Sex, Honor and Citizenship in Early Third Republic France
by Andrea Mansker / Palgrave Macmillan Press, 2011
This book repositions French women’s struggle for suffrage within the distinct cultural landscape of the masculine honor system, a culture that celebrated male dueling and dictated the proper social and sexual forms of male comportment in the years prior to the Great War. Whether activists demanded admission to the popular ritual of the duel or publicly shamed men for their
extramarital sexual behavior, they appropriated extralegal honor codes to enact new civic and familial identities.
This book challenges the dominant scholarly narrative that defines the public cult of honor as a masculine preserve in the aftermath of the country’s humiliating defeat in the Franco-Prussian War of 1870-71 and maintains that women’s honor resided solely in their sexuality.
In contrast, I analyze the honor code as an unstable field of social and political contestation whose meaning was challenged and reassessed by men and women in their daily interactions. I contend that this renegotiation took place in multiple concrete spaces – in divorce court, in legislative deliberations on the divorced woman’s name, in national debates over women’s capacity to duel, in professional conflicts among journalists, and in feminist campaigns for social purity and single women’s suffrage.
“Mansker sets out these arguments with great clarity and impressive documentation. She successfully demonstrates how feminist advocates of civil and political equality for women criticized the demeaning double standard inscribed in the civil code by invoking the prevailing code of honor to which men were obliged to adhere if they aspired to honorable status. In the absence of dramatic legislative victories, Mansker expertly teases out the ways women were able to make use of legal and cultural argument to advance their material equity and symbolic civic equality. She does this with remarkable insight, with notable attentiveness to language and the law, and a subtle grasp of the way the honor codes functioned in public life, for men, of course, but for women too.”
– Robert A. Nye, H-France Review
“Andrea Mansker’s fine volume on the gender of French citizenship adds to an already impressive corpus of recent North American scholarship on gender identities and relations in France between the Franco-Prussian War and the First World War. One of Mansker’s many virtues is her ability to assimilate that scholarship without reproducing its assumptions in an unquestioning fashion… Chapters 1 and 2 exemplify the ways in which women appropriated masculine honour codes to contest men’s monopoly of public space by bringing to light the fascinating case of the militant journalist Arria Ly, who made national headlines in 1911 when she challenged a prominent male editor-in-chief to a duel at a public lecture in Toulouse for ‘outraging’ her honour by publishing a letter accusing her of lesbianism. As Ly was to write in 1903: ‘L’honneur n’a pas de sexe’ (p. 250 n. 6).”

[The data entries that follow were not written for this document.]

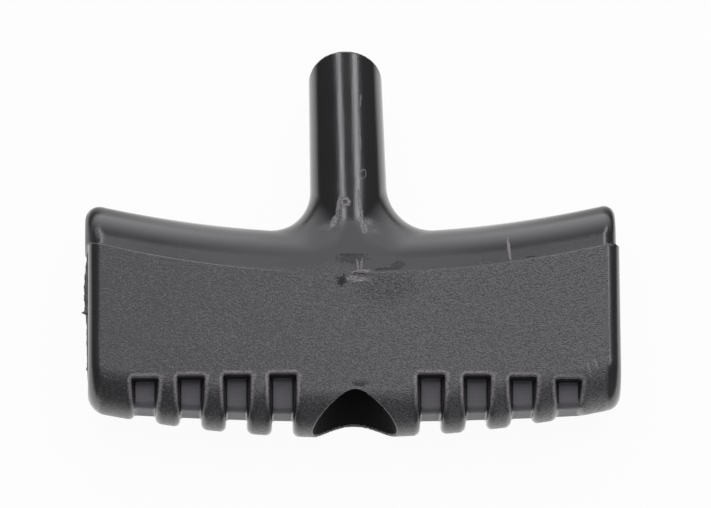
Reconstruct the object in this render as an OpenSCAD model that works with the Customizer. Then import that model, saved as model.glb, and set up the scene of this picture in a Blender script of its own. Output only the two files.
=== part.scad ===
// Starter handle: a T-shaped pull for a starter cord, moulded in one piece of soft black plastic.
// It lies on its back. X runs along the grip, Y out along the neck and Z up through the front face.
// The origin is on the back face, in the middle of the handle's length and width.

/* [Grip] */
// Width of the grip, end face to end face
grip_w = 99.4; // [80:0.2:130]
// Height of the grip at its middle, top edge to the bottom of the ribs
grip_h = 39.2; // [34:0.2:50]
// Thickness of the grip, whose top and bottom edges are full rounds
grip_t = 14.2; // [13.6:0.2:18]
// Radius of the hollow top edge
top_arc_r = 212; // [150:1:400]
// Radius of the bottom edge, along the ribs
rib_arc_r = 232; // [150:1:400]
// Rounding of the end faces' upright edges
end_edge_r = 2.6; // [1:0.1:4]
// Rounding of the two top corners
top_corner_r = 2.8; // [1:0.1:6]
// Rounding of the two bottom corners
bottom_corner_r = 3; // [1:0.1:6]

/* [Mould seam] */
// Radius of the seam that crosses the grip below its top edge
seam_arc_r = 201; // [150:1:400]
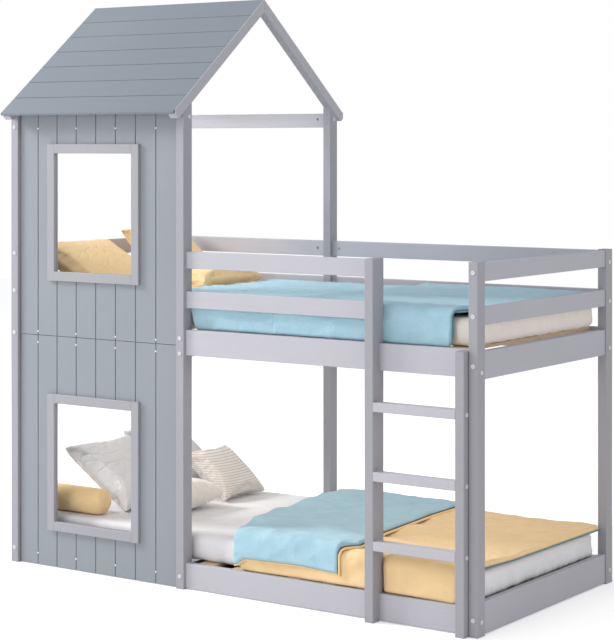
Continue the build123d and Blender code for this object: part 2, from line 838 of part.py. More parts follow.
# Mattresses
x_mattress_left = x_left_inner + mattress_end_gap
x_mattress_right = x_right_inner - mattress_end_gap
y_mattress_front = y_front_inner + mattress_front_gap
y_mattress_back = y_back_inner - mattress_back_gap
upper_mattress_top = upper_deck + soft_gap + mattress_thickness
lower_mattress_top = lower_deck + soft_gap + mattress_thickness


def soft_block(low, high):
    """Add a plain box between two opposite corners."""
    centre = [(start + end) / 2 for start, end in zip(low, high)]
    with Locations(tuple(centre)):
        Box(*[end - start for start, end in zip(low, high)])


for level, top in (("lower", lower_mattress_top), ("upper", upper_mattress_top)):
    with BuildPart() as mattress:
        low = (x_mattress_left, y_mattress_front, top - mattress_thickness)
        soft_block(low, (x_mattress_right, y_mattress_back, top))
        fillet(mattress.edges(), mattress_radius)
    keep(mattress, f"{level}_mattress")

# Upper duvet: over the mattress, and down behind the front guards
y_drop_back = y_mattress_front - soft_gap
y_drop_front = y_drop_back - drop_thickness
upper_duvet_bottom = upper_mattress_top + soft_gap
upper_duvet_top = upper_duvet_bottom + duvet_thickness
with BuildPart() as upper_duvet:
    soft_block(
        (x_left + upper_duvet_start, y_drop_back, upper_duvet_bottom),
        (x_mattress_right - upper_duvet_end_gap, y_mattress_back, upper_duvet_top),
    )
    soft_block(
        (x_middle_right + drop_start_gap, y_drop_front, upper_deck + drop_floor_gap),
        (x_right_inner - upper_drop_end_gap, y_drop_back, upper_duvet_top),
    )
    fillet(upper_duvet.edges(), duvet_radius)
keep(upper_duvet, "upper_duvet")

# Lower duvet: over the mattress, down its front, and out over the rail beside the ladder
lower_duvet_bottom = lower_mattress_top + soft_gap
lower_duvet_top = lower_duvet_bottom + duvet_thickness
bulge_bottom = lower_rail_top + bulge_floor_gap
bulge_top = bulge_bottom + bulge_height
y_bulge = y_drop_back - bulge_reach
left_stile_right = left_stile_left + stile_width
bulges = (
    (x_left + lower_drop_start, left_stile_left - bulge_side_gap),
    (left_stile_right + bulge_side_gap, right_stile_left - bulge_side_gap),
)
with BuildPart() as lower_duvet:
    soft_block(
        (x_left + lower_duvet_start, y_drop_back, lower_duvet_bottom),
        (x_mattress_right + lower_duvet_overhang, y_mattress_back, lower_duvet_top),
    )
    soft_block(
        (x_left + lower_drop_start, y_drop_front, bulge_bottom),
        (x_mattress_right, y_drop_back, lower_duvet_top),
    )
    for start, end in bulges:
        soft_block((start, y_bulge, bulge_bottom), (end, y_drop_front, bulge_top))
    fillet(lower_duvet.edges().group_by(Axis.Z)[-1], duvet_radius)
keep(lower_duvet, "lower_duvet")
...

– Nicholas White, French Studies
“By showing how many of the themes in Ly’s work also appeared in the work of many more familiar and unfamiliar French feminist activists who wrote before and after her, Mansker expands our understanding of how the French feminists of the late nineteenth and early twentieth centuries lived their lives, crafted their political strategies, and accrued influential new forms of public authority even in the years before they won the right to vote.”
–Jean Elisabeth Pedersen, French Historical Studies
“L’auteure a donc brillamment atteint son premier objectif : élargir la portée du concept de l’honneur et l’assouplir en le considérant comme un système « constamment révisé en conséquence des changements affectant le monde social dont il découlait », et par extension, du fait des agissements des femmes autant que des hommes (p. 11). Son livre constitue ainsi une contribution importante non seulement à l’histoire des femmes mais à notre conception de la sujétion des femmes.”